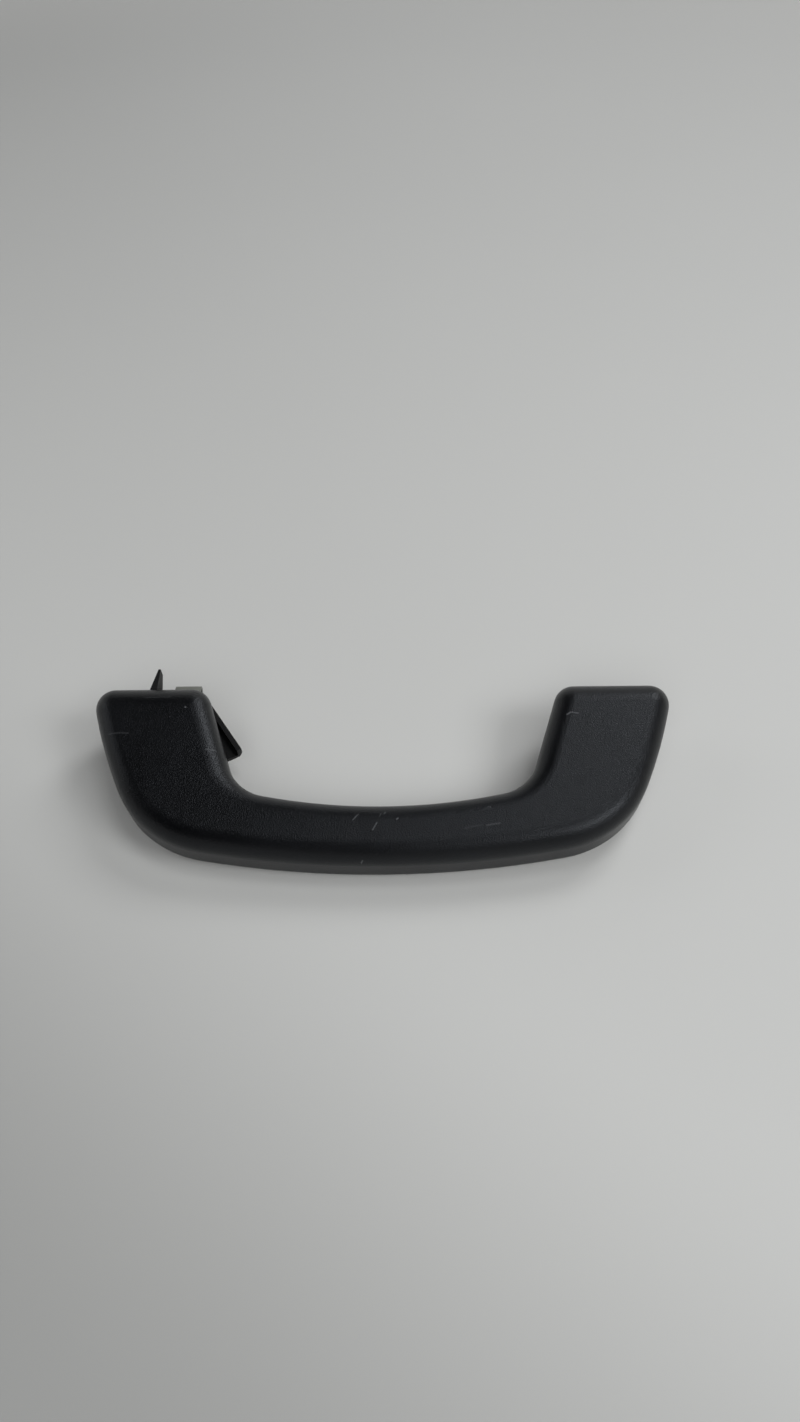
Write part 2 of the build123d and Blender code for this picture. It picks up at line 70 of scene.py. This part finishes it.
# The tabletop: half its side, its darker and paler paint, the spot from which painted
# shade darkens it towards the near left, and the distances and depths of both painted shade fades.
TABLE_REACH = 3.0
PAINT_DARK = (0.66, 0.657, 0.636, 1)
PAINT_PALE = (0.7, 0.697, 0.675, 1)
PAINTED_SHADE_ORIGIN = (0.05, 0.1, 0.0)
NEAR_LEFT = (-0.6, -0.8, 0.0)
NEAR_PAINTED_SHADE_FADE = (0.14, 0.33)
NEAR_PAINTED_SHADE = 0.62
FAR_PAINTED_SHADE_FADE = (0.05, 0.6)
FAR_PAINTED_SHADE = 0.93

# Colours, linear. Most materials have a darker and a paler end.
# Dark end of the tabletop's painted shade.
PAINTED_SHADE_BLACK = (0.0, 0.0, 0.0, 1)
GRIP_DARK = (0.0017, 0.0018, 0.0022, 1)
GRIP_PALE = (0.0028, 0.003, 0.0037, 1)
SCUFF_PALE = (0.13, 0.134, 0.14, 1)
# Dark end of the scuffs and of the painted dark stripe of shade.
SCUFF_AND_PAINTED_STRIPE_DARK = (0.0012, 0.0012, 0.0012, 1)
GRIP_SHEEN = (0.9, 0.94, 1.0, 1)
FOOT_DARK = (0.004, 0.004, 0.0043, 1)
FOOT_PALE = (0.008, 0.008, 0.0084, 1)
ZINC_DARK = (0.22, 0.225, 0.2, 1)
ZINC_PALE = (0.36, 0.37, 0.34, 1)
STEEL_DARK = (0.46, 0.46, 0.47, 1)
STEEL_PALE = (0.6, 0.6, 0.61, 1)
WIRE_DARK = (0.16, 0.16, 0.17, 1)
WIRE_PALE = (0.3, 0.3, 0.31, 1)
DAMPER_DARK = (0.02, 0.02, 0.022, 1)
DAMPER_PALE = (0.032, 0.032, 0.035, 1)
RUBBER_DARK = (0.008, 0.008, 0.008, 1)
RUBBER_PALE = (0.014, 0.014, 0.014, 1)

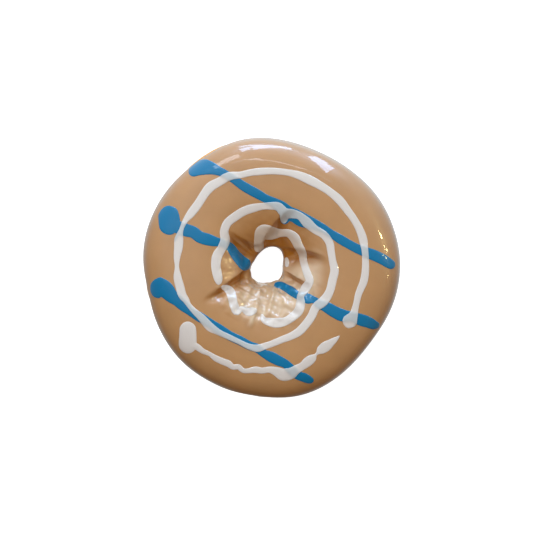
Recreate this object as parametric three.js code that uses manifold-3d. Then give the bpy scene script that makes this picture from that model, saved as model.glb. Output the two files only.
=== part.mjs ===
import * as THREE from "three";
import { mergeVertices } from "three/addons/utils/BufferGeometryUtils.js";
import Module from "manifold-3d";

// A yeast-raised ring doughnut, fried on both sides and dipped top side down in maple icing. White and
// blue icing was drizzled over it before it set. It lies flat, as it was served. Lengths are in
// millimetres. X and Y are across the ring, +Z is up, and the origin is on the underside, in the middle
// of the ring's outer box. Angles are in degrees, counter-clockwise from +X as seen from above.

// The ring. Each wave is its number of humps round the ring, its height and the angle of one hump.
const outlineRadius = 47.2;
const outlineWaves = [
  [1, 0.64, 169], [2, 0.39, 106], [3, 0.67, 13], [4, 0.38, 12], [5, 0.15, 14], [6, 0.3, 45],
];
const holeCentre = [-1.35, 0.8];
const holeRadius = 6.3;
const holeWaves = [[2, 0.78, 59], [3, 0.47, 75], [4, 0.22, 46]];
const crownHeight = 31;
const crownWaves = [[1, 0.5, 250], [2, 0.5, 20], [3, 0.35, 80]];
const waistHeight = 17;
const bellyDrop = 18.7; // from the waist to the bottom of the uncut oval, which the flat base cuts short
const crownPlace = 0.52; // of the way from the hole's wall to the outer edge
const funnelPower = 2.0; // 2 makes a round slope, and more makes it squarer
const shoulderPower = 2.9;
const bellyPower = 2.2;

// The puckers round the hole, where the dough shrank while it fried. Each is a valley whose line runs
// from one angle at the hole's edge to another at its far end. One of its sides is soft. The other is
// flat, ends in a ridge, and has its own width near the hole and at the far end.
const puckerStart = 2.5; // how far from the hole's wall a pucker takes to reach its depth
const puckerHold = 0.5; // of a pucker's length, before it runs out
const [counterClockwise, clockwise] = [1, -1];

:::

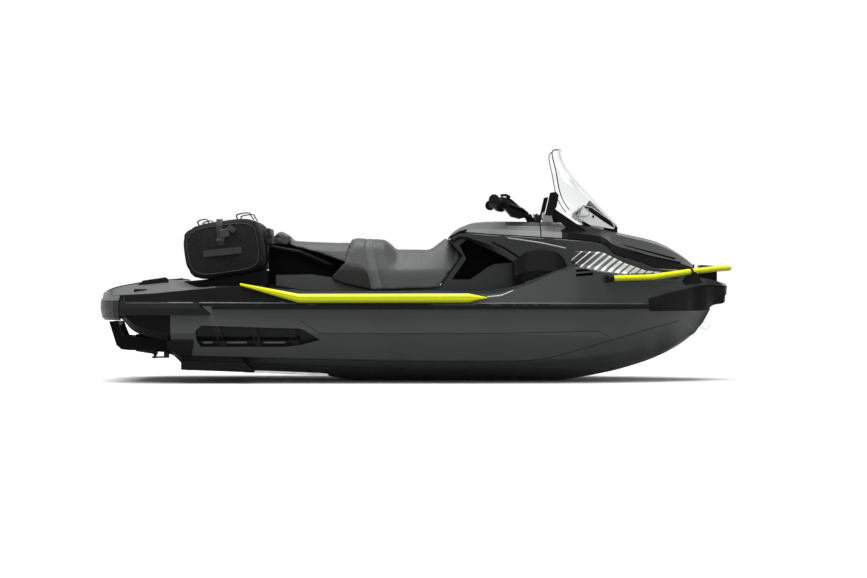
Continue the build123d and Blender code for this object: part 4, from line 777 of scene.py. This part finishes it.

:::

Set task: In the records above, locate the lines holding the word "code". Copy each of them.

Exercise result:
Write part 2 of the build123d and Blender code for this picture. It picks up at line 70 of scene.py. This part finishes it.
Recreate this object as parametric three.js code that uses manifold-3d. Then give the bpy scene script that makes this picture from that model, saved as model.glb. Output the two files only.
Continue the build123d and Blender code for this object: part 4, from line 777 of scene.py. This part finishes it.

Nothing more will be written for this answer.